• [STATED EXERCISE] Can you restate the records below word for word?

• [TASK INPUT]
※ ※ ※

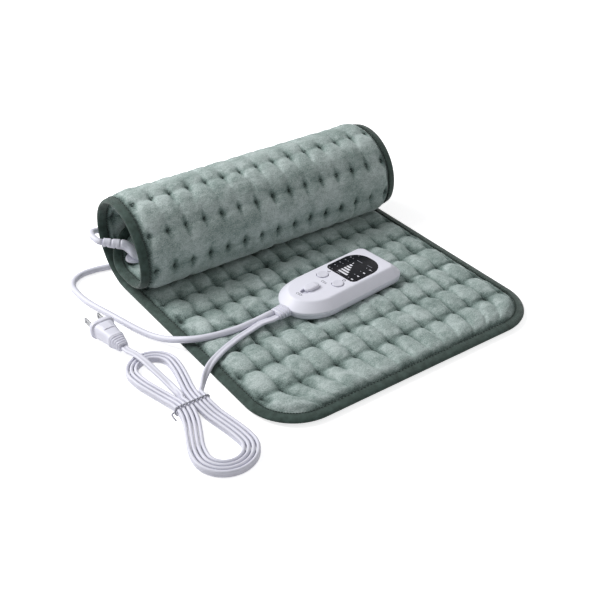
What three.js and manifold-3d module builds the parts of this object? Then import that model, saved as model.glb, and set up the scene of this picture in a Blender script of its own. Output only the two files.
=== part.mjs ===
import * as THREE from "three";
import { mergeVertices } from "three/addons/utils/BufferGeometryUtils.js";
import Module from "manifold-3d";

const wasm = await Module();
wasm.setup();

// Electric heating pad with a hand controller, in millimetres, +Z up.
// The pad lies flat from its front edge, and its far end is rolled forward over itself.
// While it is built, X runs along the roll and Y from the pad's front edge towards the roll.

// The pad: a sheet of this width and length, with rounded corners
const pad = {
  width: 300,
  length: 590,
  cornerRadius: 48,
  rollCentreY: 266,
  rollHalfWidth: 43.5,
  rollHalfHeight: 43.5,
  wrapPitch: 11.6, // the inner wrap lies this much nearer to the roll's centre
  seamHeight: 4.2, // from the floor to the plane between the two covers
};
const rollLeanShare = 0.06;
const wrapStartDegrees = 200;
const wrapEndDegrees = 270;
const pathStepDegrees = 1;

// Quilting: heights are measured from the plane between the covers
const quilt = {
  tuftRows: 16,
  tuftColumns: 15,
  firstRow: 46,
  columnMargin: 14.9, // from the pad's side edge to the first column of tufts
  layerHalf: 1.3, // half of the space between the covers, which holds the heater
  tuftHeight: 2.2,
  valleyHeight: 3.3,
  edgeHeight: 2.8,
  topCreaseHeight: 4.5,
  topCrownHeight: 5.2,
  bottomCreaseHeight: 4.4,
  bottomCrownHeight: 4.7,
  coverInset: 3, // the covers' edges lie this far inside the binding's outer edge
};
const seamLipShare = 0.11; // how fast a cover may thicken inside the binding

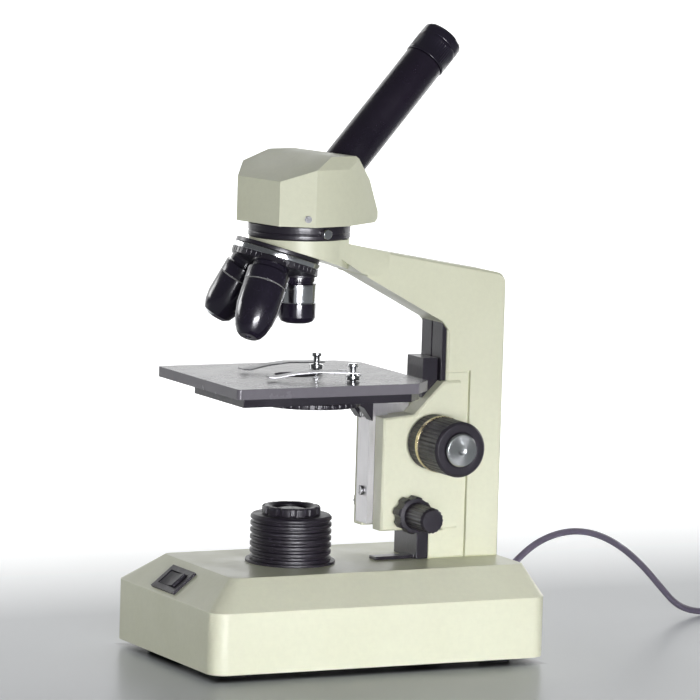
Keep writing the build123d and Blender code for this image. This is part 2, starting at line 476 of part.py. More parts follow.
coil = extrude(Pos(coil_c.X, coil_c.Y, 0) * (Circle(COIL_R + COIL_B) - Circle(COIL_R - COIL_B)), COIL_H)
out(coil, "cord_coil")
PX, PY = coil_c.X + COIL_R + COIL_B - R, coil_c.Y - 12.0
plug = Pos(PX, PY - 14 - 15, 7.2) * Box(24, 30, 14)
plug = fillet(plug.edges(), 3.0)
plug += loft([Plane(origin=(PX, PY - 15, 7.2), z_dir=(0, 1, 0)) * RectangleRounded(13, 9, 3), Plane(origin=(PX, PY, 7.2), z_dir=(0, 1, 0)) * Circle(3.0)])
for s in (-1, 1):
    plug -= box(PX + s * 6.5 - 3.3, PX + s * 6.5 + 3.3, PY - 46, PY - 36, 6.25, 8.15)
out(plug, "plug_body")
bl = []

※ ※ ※

• [RESPONSE FOR THIS EXERCISE]
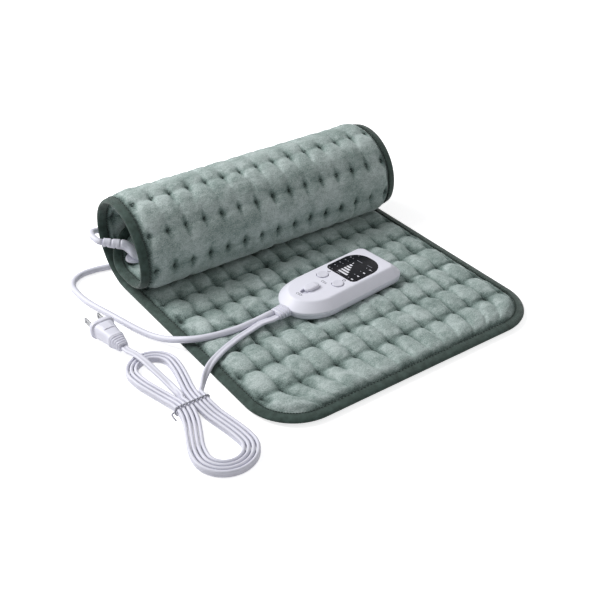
What three.js and manifold-3d module builds the parts of this object? Then import that model, saved as model.glb, and set up the scene of this picture in a Blender script of its own. Output only the two files.
=== part.mjs ===
import * as THREE from "three";
import { mergeVertices } from "three/addons/utils/BufferGeometryUtils.js";
import Module from "manifold-3d";

const wasm = await Module();
wasm.setup();

// Electric heating pad with a hand controller, in millimetres, +Z up.
// The pad lies flat from its front edge, and its far end is rolled forward over itself.
// While it is built, X runs along the roll and Y from the pad's front edge towards the roll.

// The pad: a sheet of this width and length, with rounded corners
const pad = {
  width: 300,
  length: 590,
  cornerRadius: 48,
  rollCentreY: 266,
  rollHalfWidth: 43.5,
  rollHalfHeight: 43.5,
  wrapPitch: 11.6, // the inner wrap lies this much nearer to the roll's centre
  seamHeight: 4.2, // from the floor to the plane between the two covers
};
const rollLeanShare = 0.06;
const wrapStartDegrees = 200;
const wrapEndDegrees = 270;
const pathStepDegrees = 1;

// Quilting: heights are measured from the plane between the covers
const quilt = {
  tuftRows: 16,
  tuftColumns: 15,
  firstRow: 46,
  columnMargin: 14.9, // from the pad's side edge to the first column of tufts
  layerHalf: 1.3, // half of the space between the covers, which holds the heater
  tuftHeight: 2.2,
  valleyHeight: 3.3,
  edgeHeight: 2.8,
  topCreaseHeight: 4.5,
  topCrownHeight: 5.2,
  bottomCreaseHeight: 4.4,
  bottomCrownHeight: 4.7,
  coverInset: 3, // the covers' edges lie this far inside the binding's outer edge
};
const seamLipShare = 0.11; // how fast a cover may thicken inside the binding

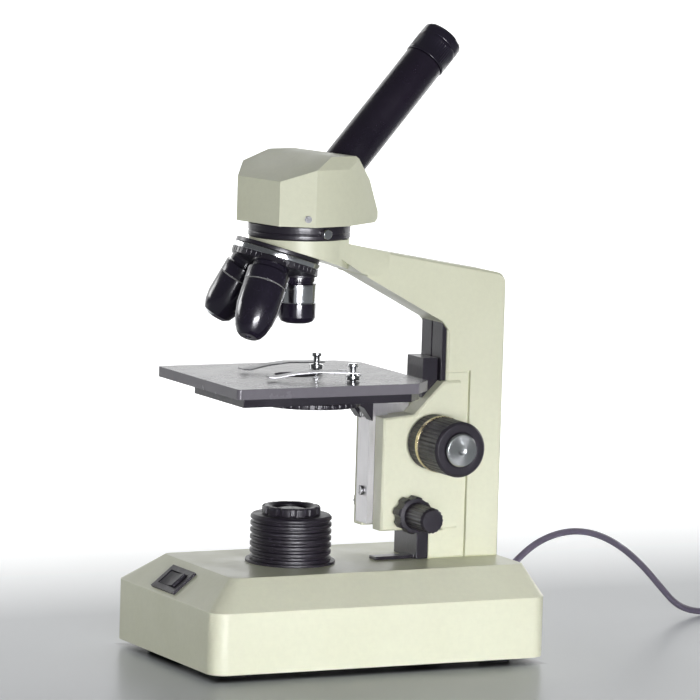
Keep writing the build123d and Blender code for this image. This is part 2, starting at line 476 of part.py. More parts follow.
coil = extrude(Pos(coil_c.X, coil_c.Y, 0) * (Circle(COIL_R + COIL_B) - Circle(COIL_R - COIL_B)), COIL_H)
out(coil, "cord_coil")
PX, PY = coil_c.X + COIL_R + COIL_B - R, coil_c.Y - 12.0
plug = Pos(PX, PY - 14 - 15, 7.2) * Box(24, 30, 14)
plug = fillet(plug.edges(), 3.0)
plug += loft([Plane(origin=(PX, PY - 15, 7.2), z_dir=(0, 1, 0)) * RectangleRounded(13, 9, 3), Plane(origin=(PX, PY, 7.2), z_dir=(0, 1, 0)) * Circle(3.0)])
for s in (-1, 1):
    plug -= box(PX + s * 6.5 - 3.3, PX + s * 6.5 + 3.3, PY - 46, PY - 36, 6.25, 8.15)
out(plug, "plug_body")
bl = []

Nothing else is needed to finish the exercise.